EXERCISE TASK
Output all the material that follows, exactly as given.

RECORDED DATA
========

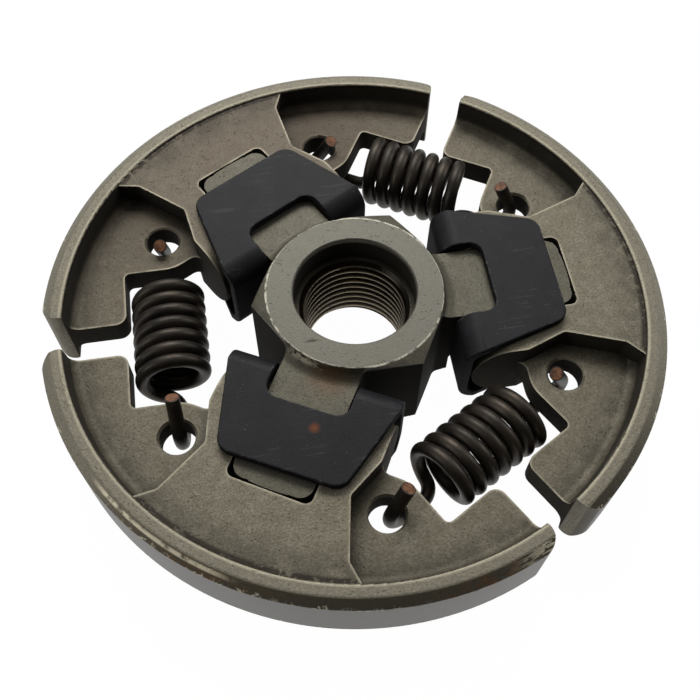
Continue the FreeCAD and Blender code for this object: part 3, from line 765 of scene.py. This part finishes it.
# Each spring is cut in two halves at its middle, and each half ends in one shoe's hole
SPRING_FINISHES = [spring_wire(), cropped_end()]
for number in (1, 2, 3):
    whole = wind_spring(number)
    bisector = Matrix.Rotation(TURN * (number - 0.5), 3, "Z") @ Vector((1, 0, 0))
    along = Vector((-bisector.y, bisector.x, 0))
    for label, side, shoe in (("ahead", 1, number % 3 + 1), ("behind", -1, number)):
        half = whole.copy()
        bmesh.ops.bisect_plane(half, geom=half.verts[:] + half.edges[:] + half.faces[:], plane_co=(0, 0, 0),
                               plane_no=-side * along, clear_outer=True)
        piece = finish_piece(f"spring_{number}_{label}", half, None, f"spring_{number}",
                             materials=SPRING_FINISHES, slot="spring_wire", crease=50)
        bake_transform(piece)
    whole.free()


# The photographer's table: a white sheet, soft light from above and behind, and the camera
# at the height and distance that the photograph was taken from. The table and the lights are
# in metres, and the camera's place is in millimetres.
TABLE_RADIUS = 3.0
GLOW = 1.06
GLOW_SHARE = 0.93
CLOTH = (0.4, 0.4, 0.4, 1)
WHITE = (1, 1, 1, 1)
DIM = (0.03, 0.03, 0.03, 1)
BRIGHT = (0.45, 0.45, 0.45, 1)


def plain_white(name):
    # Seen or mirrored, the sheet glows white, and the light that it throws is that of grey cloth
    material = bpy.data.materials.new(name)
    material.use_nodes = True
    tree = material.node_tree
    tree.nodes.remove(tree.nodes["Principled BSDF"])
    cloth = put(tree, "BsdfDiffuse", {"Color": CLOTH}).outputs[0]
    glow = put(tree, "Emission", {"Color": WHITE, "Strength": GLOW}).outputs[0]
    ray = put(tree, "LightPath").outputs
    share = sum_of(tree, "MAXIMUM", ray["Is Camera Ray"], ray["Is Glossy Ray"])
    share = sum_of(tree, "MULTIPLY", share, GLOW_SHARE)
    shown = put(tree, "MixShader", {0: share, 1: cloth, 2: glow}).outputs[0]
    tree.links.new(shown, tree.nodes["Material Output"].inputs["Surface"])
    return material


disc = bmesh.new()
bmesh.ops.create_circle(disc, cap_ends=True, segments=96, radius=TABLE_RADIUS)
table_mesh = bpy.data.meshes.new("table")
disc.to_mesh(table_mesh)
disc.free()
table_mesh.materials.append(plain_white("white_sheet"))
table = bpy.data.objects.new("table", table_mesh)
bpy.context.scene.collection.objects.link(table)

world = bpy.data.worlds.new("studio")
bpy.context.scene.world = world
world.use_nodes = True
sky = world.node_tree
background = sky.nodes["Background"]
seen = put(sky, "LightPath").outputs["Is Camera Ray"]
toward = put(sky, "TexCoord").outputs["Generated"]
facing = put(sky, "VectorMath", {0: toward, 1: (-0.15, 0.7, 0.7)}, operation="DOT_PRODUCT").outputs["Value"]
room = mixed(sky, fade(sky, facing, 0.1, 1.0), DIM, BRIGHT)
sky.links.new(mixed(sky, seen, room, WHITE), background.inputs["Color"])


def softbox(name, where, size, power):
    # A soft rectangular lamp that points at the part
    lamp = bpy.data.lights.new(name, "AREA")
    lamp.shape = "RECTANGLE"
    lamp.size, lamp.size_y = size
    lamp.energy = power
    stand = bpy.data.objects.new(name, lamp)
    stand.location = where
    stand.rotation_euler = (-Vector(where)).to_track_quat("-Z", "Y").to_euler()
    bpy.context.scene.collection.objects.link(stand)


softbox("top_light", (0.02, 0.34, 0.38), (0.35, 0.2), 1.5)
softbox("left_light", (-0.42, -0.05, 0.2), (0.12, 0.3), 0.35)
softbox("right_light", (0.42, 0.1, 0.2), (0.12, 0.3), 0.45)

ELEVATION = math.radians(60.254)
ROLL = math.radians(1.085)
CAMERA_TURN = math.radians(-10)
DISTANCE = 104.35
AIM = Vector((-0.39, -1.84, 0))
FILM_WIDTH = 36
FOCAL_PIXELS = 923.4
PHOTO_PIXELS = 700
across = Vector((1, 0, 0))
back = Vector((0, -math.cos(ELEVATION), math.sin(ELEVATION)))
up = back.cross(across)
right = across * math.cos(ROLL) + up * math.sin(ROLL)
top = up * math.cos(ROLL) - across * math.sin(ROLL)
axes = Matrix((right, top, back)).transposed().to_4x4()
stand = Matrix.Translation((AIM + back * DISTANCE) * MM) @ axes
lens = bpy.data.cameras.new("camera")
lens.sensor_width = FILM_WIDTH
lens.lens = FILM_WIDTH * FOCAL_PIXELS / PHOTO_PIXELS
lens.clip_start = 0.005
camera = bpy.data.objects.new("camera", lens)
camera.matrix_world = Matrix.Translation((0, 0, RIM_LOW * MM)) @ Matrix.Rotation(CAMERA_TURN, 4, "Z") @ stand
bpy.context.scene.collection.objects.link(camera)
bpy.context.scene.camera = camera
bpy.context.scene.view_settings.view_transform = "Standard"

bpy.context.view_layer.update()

========

WRITTEN RESPONSE
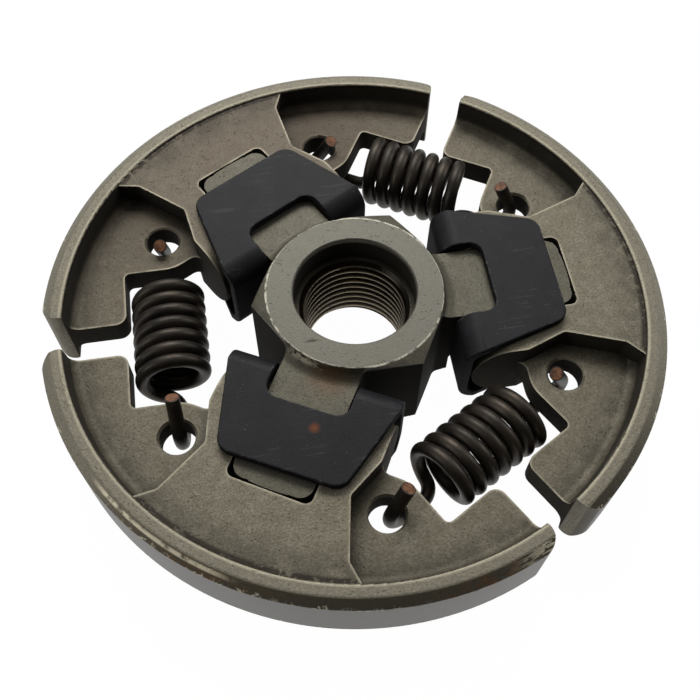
Continue the FreeCAD and Blender code for this object: part 3, from line 765 of scene.py. This part finishes it.
# Each spring is cut in two halves at its middle, and each half ends in one shoe's hole
SPRING_FINISHES = [spring_wire(), cropped_end()]
for number in (1, 2, 3):
    whole = wind_spring(number)
    bisector = Matrix.Rotation(TURN * (number - 0.5), 3, "Z") @ Vector((1, 0, 0))
    along = Vector((-bisector.y, bisector.x, 0))
    for label, side, shoe in (("ahead", 1, number % 3 + 1), ("behind", -1, number)):
        half = whole.copy()
        bmesh.ops.bisect_plane(half, geom=half.verts[:] + half.edges[:] + half.faces[:], plane_co=(0, 0, 0),
                               plane_no=-side * along, clear_outer=True)
        piece = finish_piece(f"spring_{number}_{label}", half, None, f"spring_{number}",
                             materials=SPRING_FINISHES, slot="spring_wire", crease=50)
        bake_transform(piece)
    whole.free()


# The photographer's table: a white sheet, soft light from above and behind, and the camera
# at the height and distance that the photograph was taken from. The table and the lights are
# in metres, and the camera's place is in millimetres.
TABLE_RADIUS = 3.0
GLOW = 1.06
GLOW_SHARE = 0.93
CLOTH = (0.4, 0.4, 0.4, 1)
WHITE = (1, 1, 1, 1)
DIM = (0.03, 0.03, 0.03, 1)
BRIGHT = (0.45, 0.45, 0.45, 1)


def plain_white(name):
    # Seen or mirrored, the sheet glows white, and the light that it throws is that of grey cloth
    material = bpy.data.materials.new(name)
    material.use_nodes = True
    tree = material.node_tree
    tree.nodes.remove(tree.nodes["Principled BSDF"])
    cloth = put(tree, "BsdfDiffuse", {"Color": CLOTH}).outputs[0]
    glow = put(tree, "Emission", {"Color": WHITE, "Strength": GLOW}).outputs[0]
    ray = put(tree, "LightPath").outputs
    share = sum_of(tree, "MAXIMUM", ray["Is Camera Ray"], ray["Is Glossy Ray"])
    share = sum_of(tree, "MULTIPLY", share, GLOW_SHARE)
    shown = put(tree, "MixShader", {0: share, 1: cloth, 2: glow}).outputs[0]
    tree.links.new(shown, tree.nodes["Material Output"].inputs["Surface"])
    return material


disc = bmesh.new()
bmesh.ops.create_circle(disc, cap_ends=True, segments=96, radius=TABLE_RADIUS)
table_mesh = bpy.data.meshes.new("table")
disc.to_mesh(table_mesh)
disc.free()
table_mesh.materials.append(plain_white("white_sheet"))
table = bpy.data.objects.new("table", table_mesh)
bpy.context.scene.collection.objects.link(table)

world = bpy.data.worlds.new("studio")
bpy.context.scene.world = world
world.use_nodes = True
sky = world.node_tree
background = sky.nodes["Background"]
seen = put(sky, "LightPath").outputs["Is Camera Ray"]
toward = put(sky, "TexCoord").outputs["Generated"]
facing = put(sky, "VectorMath", {0: toward, 1: (-0.15, 0.7, 0.7)}, operation="DOT_PRODUCT").outputs["Value"]
room = mixed(sky, fade(sky, facing, 0.1, 1.0), DIM, BRIGHT)
sky.links.new(mixed(sky, seen, room, WHITE), background.inputs["Color"])


def softbox(name, where, size, power):
    # A soft rectangular lamp that points at the part
    lamp = bpy.data.lights.new(name, "AREA")
    lamp.shape = "RECTANGLE"
    lamp.size, lamp.size_y = size
    lamp.energy = power
    stand = bpy.data.objects.new(name, lamp)
    stand.location = where
    stand.rotation_euler = (-Vector(where)).to_track_quat("-Z", "Y").to_euler()
    bpy.context.scene.collection.objects.link(stand)


softbox("top_light", (0.02, 0.34, 0.38), (0.35, 0.2), 1.5)
softbox("left_light", (-0.42, -0.05, 0.2), (0.12, 0.3), 0.35)
softbox("right_light", (0.42, 0.1, 0.2), (0.12, 0.3), 0.45)

ELEVATION = math.radians(60.254)
ROLL = math.radians(1.085)
CAMERA_TURN = math.radians(-10)
DISTANCE = 104.35
AIM = Vector((-0.39, -1.84, 0))
FILM_WIDTH = 36
FOCAL_PIXELS = 923.4
PHOTO_PIXELS = 700
across = Vector((1, 0, 0))
back = Vector((0, -math.cos(ELEVATION), math.sin(ELEVATION)))
up = back.cross(across)
right = across * math.cos(ROLL) + up * math.sin(ROLL)
top = up * math.cos(ROLL) - across * math.sin(ROLL)
axes = Matrix((right, top, back)).transposed().to_4x4()
stand = Matrix.Translation((AIM + back * DISTANCE) * MM) @ axes
lens = bpy.data.cameras.new("camera")
lens.sensor_width = FILM_WIDTH
lens.lens = FILM_WIDTH * FOCAL_PIXELS / PHOTO_PIXELS
lens.clip_start = 0.005
camera = bpy.data.objects.new("camera", lens)
camera.matrix_world = Matrix.Translation((0, 0, RIM_LOW * MM)) @ Matrix.Rotation(CAMERA_TURN, 4, "Z") @ stand
bpy.context.scene.collection.objects.link(camera)
bpy.context.scene.camera = camera
bpy.context.scene.view_settings.view_transform = "Standard"

bpy.context.view_layer.update()